Apesar de começar como um projeto para o tratamento da malária, o trabalho de MSF em Bama também cresceu para abranger cuidados pediátricos secundários, admitindo 192 pacientes adicionais para atendimento hospitalar devido à falta de opções de tratamento para a população. No entanto, os adultos também precisam de serviços de saúde. Líder das mulheres, Famata vive em um campo de deslocados internos em Bama e é o primeiro elo de procura em tempos de crise para muitas mulheres no campo. “Se ficarmos gravemente doentes aqui, não há para onde ir. Eu tenho diabetes, mas não há ninguém aqui que possa me tratar. Fui ao hospital geral aqui na cidade de Bama – eles me testaram e disseram que eu tinha diabetes e depois me deram uma receita médica para comprar os remédios – mas não posso comprar o remédio. Muitas mulheres também sofrem de problemas como a fístula, mas não sei para onde levá-las, o mesmo vale para o HIV. Trato meu diabetes tomando cuidado com minha dieta – só como feijão – mas preciso mesmo de medicamentos”.

A ausência de cuidados de saúde abrangentes em Bama e outras ‘cidades de guarnição’ (cidades que são habitadas e guardadas pelos militares nigerianos) é um problema sério para a população; no entanto, elas permanecem visíveis e capazes de expressar suas preocupações; se os desafios daqueles que vivem em cidades da guarnição são terríveis, isso levanta questões difíceis sobre a situação da saúde para aqueles que estão fora das áreas controladas por militares com apoio humanitário limitado, muitos dos quais vivem em áreas controladas por grupos armados da oposição.

“Se as autoridades estaduais de saúde puderem garantir o funcionamento diário de seus hospitais em cidades como Bama, isso permitiria que organizações como MSF aumentassem outros aspectos da cobertura de saúde no estado de Borno, como desnutrição, surtos de doenças ou cuidados maternos”, diz David Therond, coordenador-geral de MSF.

Se uma cobertura maior de assistência médica for obtida, mais deve ser feito para garantir que serviços de assistência médica acessíveis estejam disponíveis para a população em geral em Borno. Com ênfase nos recursos humanos apropriados e no fornecimento de medicamentos, há muito mais a ser feito.

Com o fim da estação das chuvas e o pico dos casos da malária, o projeto de MSF em Bama agora está encerrado.

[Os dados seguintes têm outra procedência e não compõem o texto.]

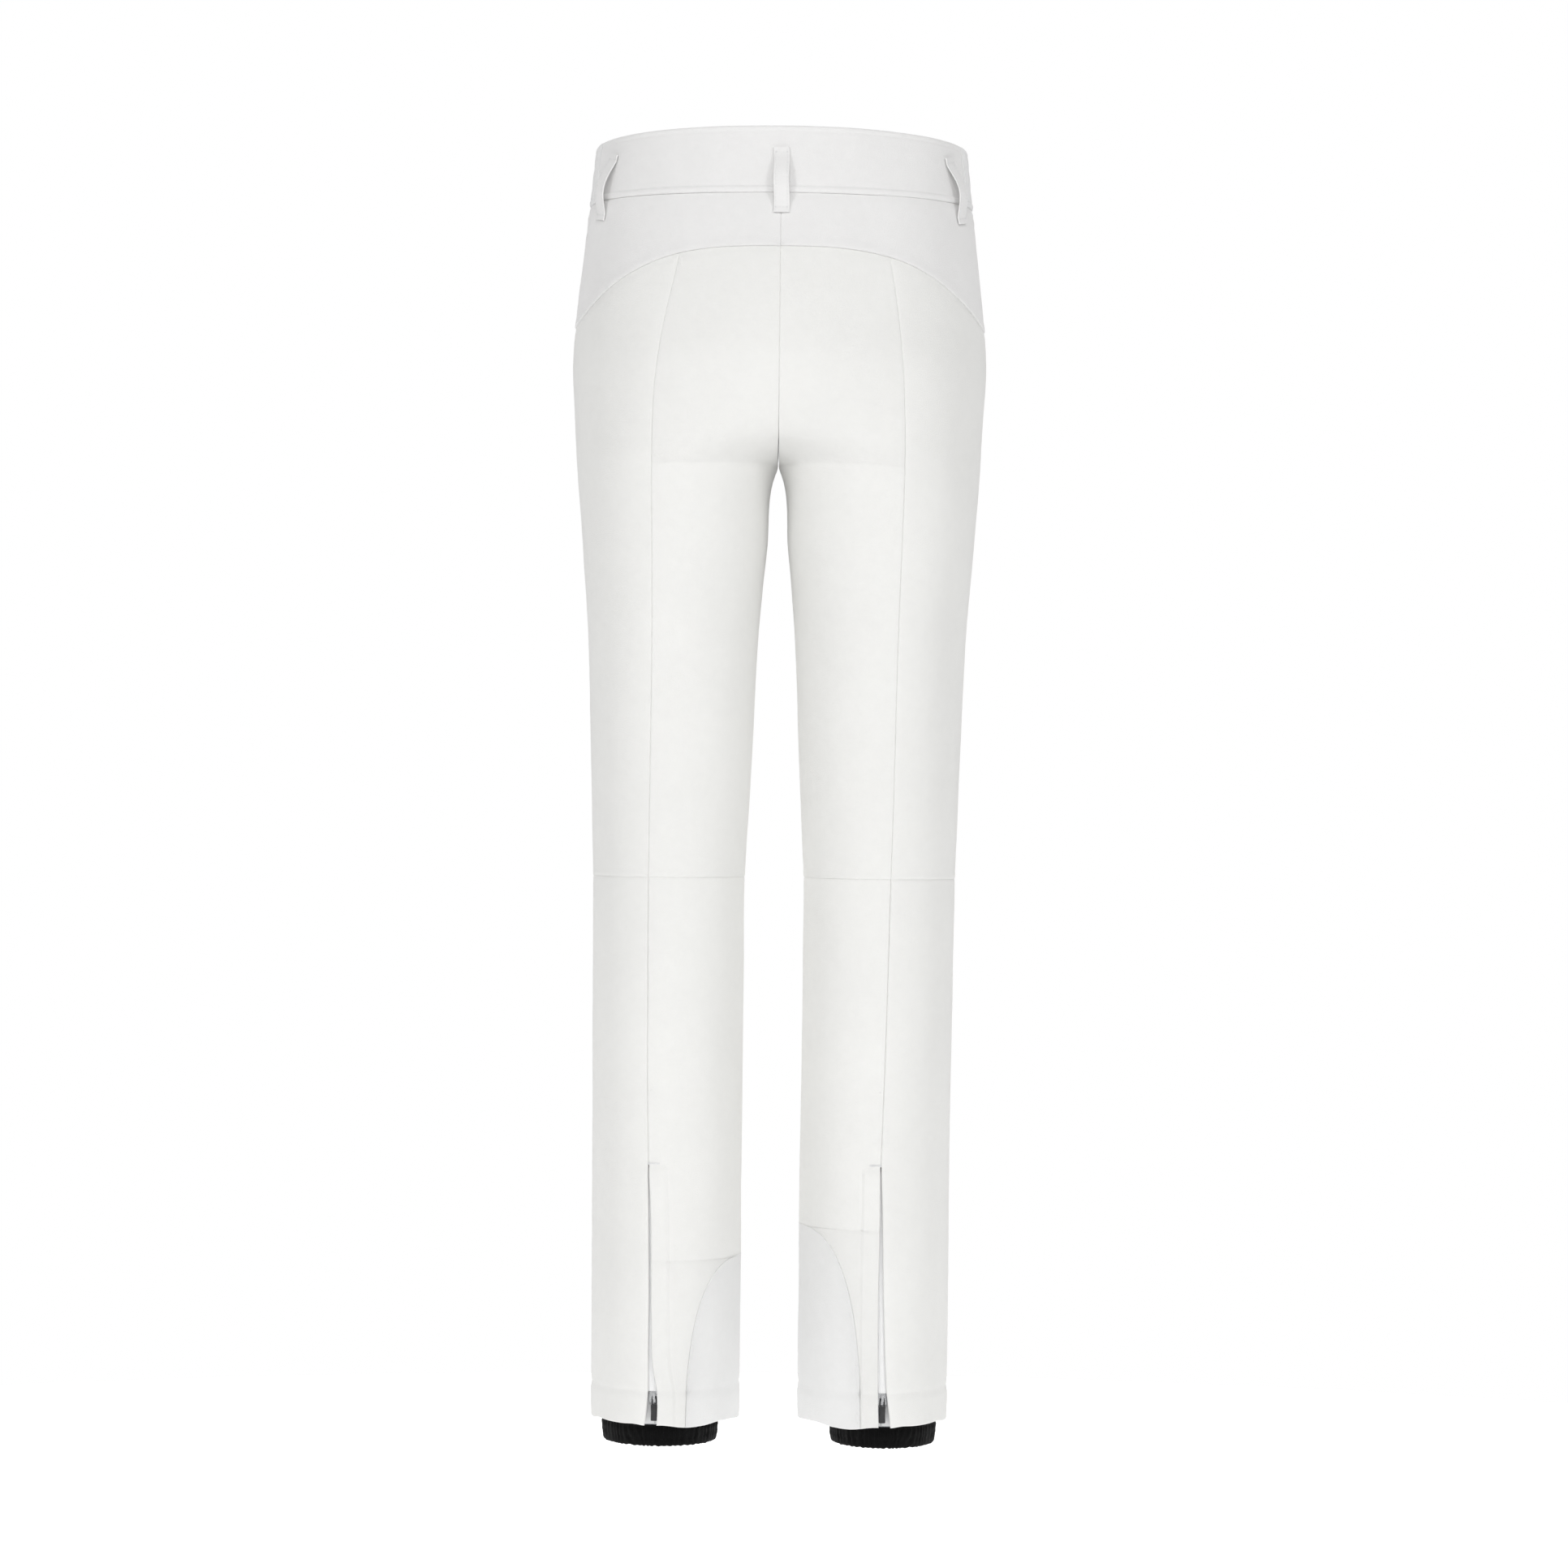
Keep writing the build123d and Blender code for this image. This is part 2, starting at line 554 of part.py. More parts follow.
def make_hem_facing():
    """The turned-up hem inside the left leg, which stops at either side of the zip."""
    low_leg = at_level(KNEE, HEM, HEM.z + HEM_ALLOWANCE)
    facing = shell_of([low_leg, HEM], SHELL, HEM_FACING)
    behind = HEM_ZIP._replace(plane=HEM_ZIP.plane.offset(-GUSSET_DEPTH - GUSSET - RECESS))
    return slot_cut(facing, behind, -10.0, HEM_ZIP_LENGTH, GUSSET_WIDTH / 2 + 1.0)


def make_pocket_bag():
    """The bag behind the hand pocket: a flat pouch that follows the front panel."""
    with BuildPart() as half:
        add(shell_of(UPPER_GIRTHS, BAG_DEPTH, BAG).part)
        split(bisect_by=Plane.YZ, keep=Keep.TOP)
    with BuildSketch() as outline:
        with Locations(((BAG_INNER_X + BAG_OUTER_X) / 2, (BAG_TOP + BAG_BOTTOM) / 2)):
            RectangleRounded(BAG_OUTER_X - BAG_INNER_X, BAG_TOP - BAG_BOTTOM, 20.0)
    return face_cut(half, outline.sketch, -REACH, SEAM_Y - 10.0)


# ---- zips ----
def make_zip_tapes(place):
    """The two woven tapes, side by side with the chain's gap between them."""
    with BuildPart() as tapes:
        with BuildSketch(place.plane):
            for side in (-1, 1):
                with Locations((side * (COIL_GAP + TAPE_WIDTH / 2), place.length / 2)):
                    Rectangle(TAPE_WIDTH, place.length - 4.0)
        extrude(amount=-TAPE)
    return tapes


def make_zip_coils(place):
    """The two coils sewn to the tapes' inner edges."""
    with BuildPart() as coils:
        across = Plane(origin=place.plane.from_local_coords(Vector(0, 4.0, 0)),
                       x_dir=place.plane.x_dir, z_dir=place.plane.y_dir)
        with BuildSketch(across):
            for side in (-1, 1):
                with Locations((side * (COIL_GAP + COIL_WIDTH / 2), -COIL_HEIGHT / 2)):
                    RectangleRounded(COIL_WIDTH, COIL_HEIGHT, 0.5)
        extrude(amount=place.length - 8.0)
    return coils


def make_slider(place):
    """Two plates round the chain, joined by the neck between the coils, with a bridge on top."""
    inner_top = COIL_HEIGHT + SLIDER_CLEARANCE
    inner_low = -TAPE - SLIDER_CLEARANCE
    top = inner_top + SLIDER_PLATE
    channel = COIL_GAP + COIL_WIDTH + SLIDER_CLEARANCE
    with BuildPart() as slider:
        for base, height in ((inner_low - SLIDER_PLATE, SLIDER_PLATE), (inner_top, SLIDER_PLATE)):
            with BuildSketch(place.plane.offset(base)):
                with Locations((0, place.rest)):
                    RectangleRounded(SLIDER_WIDTH, SLIDER_LENGTH, 1.6)
            extrude(amount=height)
        with BuildSketch(place.plane.offset(SLIDER_CLEARANCE)):
            for side in (-1, 1):
                with Locations((side * (channel + SLIDER_WIDTH / 2) / 2, place.rest)):
                    Rectangle(SLIDER_WIDTH / 2 - channel, SLIDER_LENGTH - 3.4)
        extrude(amount=inner_top - SLIDER_CLEARANCE + SLIDER_PLATE / 2)
        with BuildSketch(place.plane.offset(inner_low - SLIDER_PLATE / 2)):
            with Locations((0, place.rest + 2.0)):
                Rectangle(NECK_WIDTH, NECK_LENGTH)
        extrude(amount=inner_top - inner_low + SLIDER_PLATE)
        with BuildSketch(place.plane.offset(top - SLIDER_PLATE / 2)):
            with Locations((0, place.rest)):
                RectangleRounded(BRIDGE_WIDTH, BRIDGE_LENGTH, 0.6)
        extrude(amount=pin_height() - top + SLIDER_PLATE / 2 + 1.2)
        with BuildSketch(pin_plane(place)):
            Circle(PIN_RADIUS + PIN_CLEARANCE)
        extrude(amount=2 * BRIDGE_WIDTH, mode=Mode.SUBTRACT)
    return slider


def pin_height():
    """The puller's pin above the tape plane."""
    return COIL_HEIGHT + SLIDER_CLEARANCE + SLIDER_PLATE + PULLER / 2 + 0.25


def pin_plane(place):
    """A plane across the slider whose z runs along the puller's pin, one bridge width before it."""
    origin = place.plane.from_local_coords(Vector(-BRIDGE_WIDTH, place.rest, pin_height()))
    return Plane(origin=origin, x_dir=place.plane.y_dir, z_dir=place.plane.x_dir)


def make_puller(place):
    """A clevis on its pin, with a moulded grip that hangs below it."""
    pin_half = BRIDGE_WIDTH / 2 + 0.25 + ARM_WIDTH
    grip_top = ARM_LENGTH - 1.2
    grip_length = PULLER_LENGTH - grip_top
    with BuildPart() as puller:
        with BuildSketch(place.plane.offset(pin_height() - PULLER / 2)):
            for side in (-1, 1):
                with Locations((side * (pin_half - ARM_WIDTH / 2), place.rest - ARM_LENGTH / 2)):
                    Rectangle(ARM_WIDTH, ARM_LENGTH)
            with Locations((0, place.rest - grip_top - grip_length / 2)):
                RectangleRounded(PULLER_WIDTH, grip_length, 0.8)
        extrude(amount=PULLER)
        across = place.plane.from_local_coords(Vector(-pin_half, place.rest, pin_height()))
        axis = Plane(origin=across, x_dir=place.plane.y_dir, z_dir=place.plane.x_dir)
        for offset in (0.0, 2 * pin_half - ARM_WIDTH):
            with BuildSketch(axis.offset(offset)):
                Circle(PULLER / 2)
            extrude(amount=ARM_WIDTH)
        with BuildSketch(axis):
            Circle(PIN_RADIUS)
        extrude(amount=2 * pin_half)
    return puller


def make_gusset(place):
    """The cloth strip behind a recessed zip."""
    with BuildPart() as strip:
        with BuildSketch(place.plane.offset(-GUSSET_DEPTH)):
            with Locations((0, place.length / 2)):
                Rectangle(GUSSET_WIDTH, place.length - 2.0)
        extrude(amount=-GUSSET)
    return strip


# ---- gaiters ----
def make_gaiter():
    """The sleeve sewn inside the leg, and its elastic cuff."""
    top = at_level(KNEE, HEM, -SLEEVE_TOP_DROP)
    hung = Girth(top.z, top.cx, top.cy, top.a - SHELL - STANDOFF, top.b - SHELL - STANDOFF)
    cuff_low = Girth(-GAITER_DROP, CUFF_X, CUFF_Y, CUFF_HALF_WIDTH, CUFF_HALF_DEPTH)
    cuff_top = cuff_low._replace(z=-GAITER_DROP + CUFF_HEIGHT)
    neck = Girth(-SLEEVE_NECK_DROP, (top.cx + CUFF_X) / 2, (top.cy + CUFF_Y) / 2 - 1.0,
                 SLEEVE_NECK_HALF_WIDTH, SLEEVE_NECK_HALF_DEPTH)
    return {"gaiter_sleeve": shell_of([hung, neck, cuff_top], 0.0, SLEEVE),
            "gaiter_cuff": shell_of([cuff_top, cuff_low], 0.0, CUFF)}


def mirrored(shape):
    """The same piece on the wearer's other side."""
    with BuildPart() as other:
        mirror(shape.part, about=Plane.YZ)
    return other


def both(shape):
    """A piece and its mirror image as one."""
    with BuildPart() as two:
        add(shape.part)
        mirror(shape.part, about=Plane.YZ)
    return two


def main():
    os.makedirs("parts", exist_ok=True)
    pieces = make_waistband()
    pieces["waist_tab"] = drill(pieces["waist_tab"], BARREL_RADIUS + 0.1)
    pieces["waistband_front_right"] = drill(pieces["waistband_front_right"], STUD_RADIUS + 0.1)
    pieces.update(make_snaps())
    for name, angle in LOOP_ANGLES.items():
        pieces[f"belt_loop_{name}"] = make_belt_loop(angle)
    pieces["hanger_loops"] = make_hanger_loops()
    pieces["fly_zip_tapes"] = make_zip_tapes(FLY_ZIP)
    pieces["fly_zip_coils"] = make_zip_coils(FLY_ZIP)
    pieces["fly_slider"] = make_slider(FLY_ZIP)
    pieces["fly_puller"] = make_puller(FLY_ZIP)
    pieces["fly_shield"] = make_gusset(FLY_ZIP)

    pieces["pocket_zip_tapes"] = both(make_zip_tapes(POCKET_ZIP))
    pieces["pocket_zip_coils"] = both(make_zip_coils(POCKET_ZIP))
    pieces["pocket_bags"] = both(make_pocket_bag())
    pieces["hem_facings"] = both(make_hem_facing())

    left = make_upper_panels()
    left.update(make_lower_panels())
    left.update(make_gaiter())
    left["hem_zip_tapes"] = make_zip_tapes(HEM_ZIP)
    left["hem_zip_coils"] = make_zip_coils(HEM_ZIP)
    left["hem_gusset"] = make_gusset(HEM_ZIP)
    for name, place in (("hem", HEM_ZIP), ("pocket", POCKET_ZIP)):
        left[f"{name}_slider"] = make_slider(place)
        left[f"{name}_puller"] = make_puller(place)
    for name, shape in left.items():
        pieces[f"{name}_left"] = shape
        pieces[f"{name}_right"] = mirrored(shape)

    for name, piece in pieces.items():
        piece.part.label = name
        export_step(piece.part, f"parts/{name}.step")
    print(len(pieces), "pieces")


main()
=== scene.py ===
"""Looks of the ski pants. Lengths in the helpers are millimetres; meshes are stored in metres."""
import math
import bpy
import numpy as np
from mathutils import Matrix, Vector
from mathutils.kdtree import KDTree


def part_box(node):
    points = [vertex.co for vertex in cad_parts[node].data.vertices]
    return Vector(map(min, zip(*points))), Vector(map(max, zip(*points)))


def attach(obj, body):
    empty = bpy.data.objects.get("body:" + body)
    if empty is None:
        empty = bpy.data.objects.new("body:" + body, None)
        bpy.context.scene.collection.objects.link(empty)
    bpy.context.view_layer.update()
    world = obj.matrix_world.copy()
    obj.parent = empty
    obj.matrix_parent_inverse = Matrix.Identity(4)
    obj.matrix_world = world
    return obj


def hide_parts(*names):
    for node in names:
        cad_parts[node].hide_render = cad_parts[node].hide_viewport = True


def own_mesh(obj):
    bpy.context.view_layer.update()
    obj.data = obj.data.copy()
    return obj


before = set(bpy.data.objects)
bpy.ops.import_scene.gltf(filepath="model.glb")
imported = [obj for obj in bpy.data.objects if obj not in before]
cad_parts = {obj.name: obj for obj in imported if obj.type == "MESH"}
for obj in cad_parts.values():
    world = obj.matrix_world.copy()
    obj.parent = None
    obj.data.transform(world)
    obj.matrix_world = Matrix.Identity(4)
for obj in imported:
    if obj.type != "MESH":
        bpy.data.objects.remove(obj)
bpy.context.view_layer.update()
MM = 0.001
SIDES = (("left", 1.0), ("right", -1.0))

# ---------------------------------------------------------------- the body, as in the CAD
SEAM_Y = 5.0
SHELL = 1.8


def between(upper, lower, share):
    """The girth at a share of the way down from one girth to another."""
    return tuple(u + share * (w - u) for u, w in zip(upper, lower))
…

MSF trabalha continuamente na Nigéria desde 1996 e no estado de Borno desde 2014. Atualmente, a organização realiza atividades médicas em oito estados do país. MSF abriu um centro de alimentação terapêutica em Bama em 2018 para tratar a desnutrição. De julho a dezembro de 2019, MSF reabriu o projeto Bama para tratar a malária grave.